>> Begin

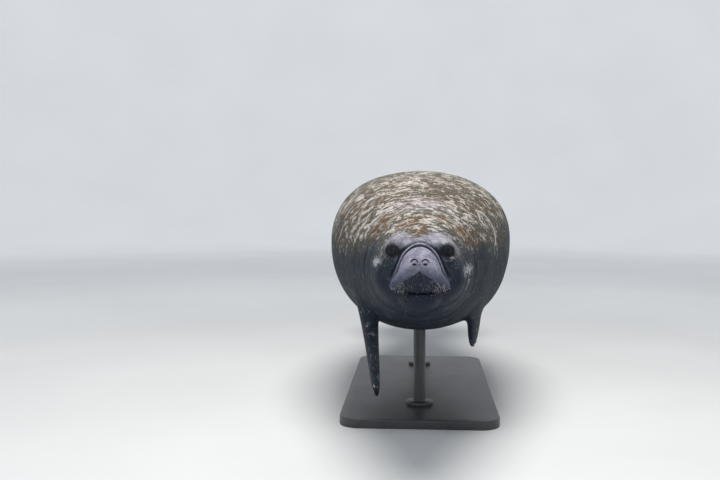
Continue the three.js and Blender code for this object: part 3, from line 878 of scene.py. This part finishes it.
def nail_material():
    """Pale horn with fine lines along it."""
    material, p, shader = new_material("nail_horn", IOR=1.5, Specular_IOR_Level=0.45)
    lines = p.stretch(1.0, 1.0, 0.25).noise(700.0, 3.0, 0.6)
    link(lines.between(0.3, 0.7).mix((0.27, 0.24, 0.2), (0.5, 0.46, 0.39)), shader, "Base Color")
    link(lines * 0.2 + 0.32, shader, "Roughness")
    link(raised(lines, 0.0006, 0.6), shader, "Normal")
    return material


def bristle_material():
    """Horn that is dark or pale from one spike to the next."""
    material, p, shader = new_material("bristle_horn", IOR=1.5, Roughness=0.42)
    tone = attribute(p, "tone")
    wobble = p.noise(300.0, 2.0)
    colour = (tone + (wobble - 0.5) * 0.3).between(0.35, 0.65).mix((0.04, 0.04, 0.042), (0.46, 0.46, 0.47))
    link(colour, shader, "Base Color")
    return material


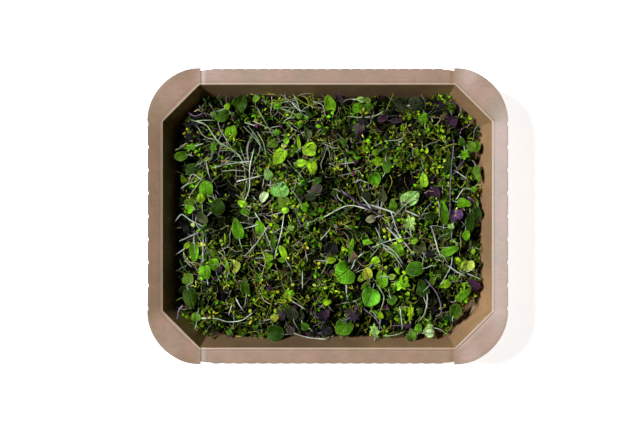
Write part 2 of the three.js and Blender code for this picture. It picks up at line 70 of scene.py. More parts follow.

>> End

WHAT YOU ARE ASKED TO DO
Write the complete data out, exactly as above.

SOLUTION TO THE EXERCISE
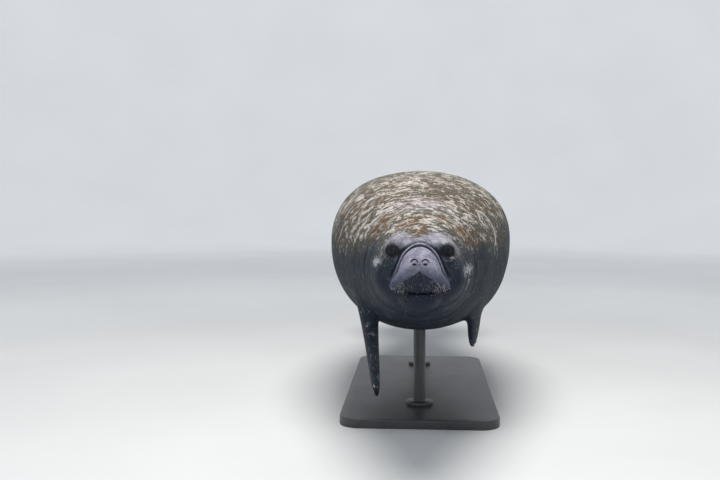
Continue the three.js and Blender code for this object: part 3, from line 878 of scene.py. This part finishes it.
def nail_material():
    """Pale horn with fine lines along it."""
    material, p, shader = new_material("nail_horn", IOR=1.5, Specular_IOR_Level=0.45)
    lines = p.stretch(1.0, 1.0, 0.25).noise(700.0, 3.0, 0.6)
    link(lines.between(0.3, 0.7).mix((0.27, 0.24, 0.2), (0.5, 0.46, 0.39)), shader, "Base Color")
    link(lines * 0.2 + 0.32, shader, "Roughness")
    link(raised(lines, 0.0006, 0.6), shader, "Normal")
    return material


def bristle_material():
    """Horn that is dark or pale from one spike to the next."""
    material, p, shader = new_material("bristle_horn", IOR=1.5, Roughness=0.42)
    tone = attribute(p, "tone")
    wobble = p.noise(300.0, 2.0)
    colour = (tone + (wobble - 0.5) * 0.3).between(0.35, 0.65).mix((0.04, 0.04, 0.042), (0.46, 0.46, 0.47))
    link(colour, shader, "Base Color")
    return material


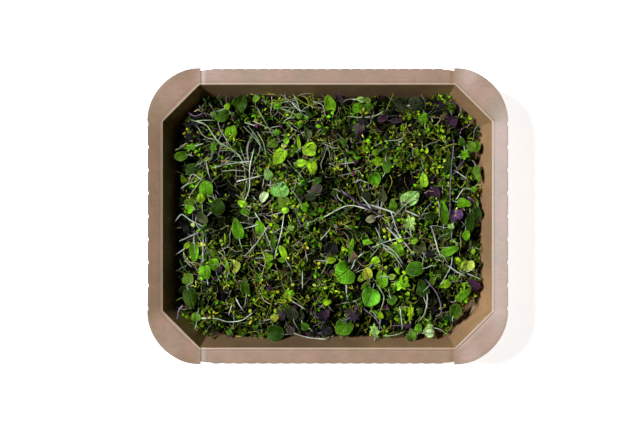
Write part 2 of the three.js and Blender code for this picture. It picks up at line 70 of scene.py. More parts follow.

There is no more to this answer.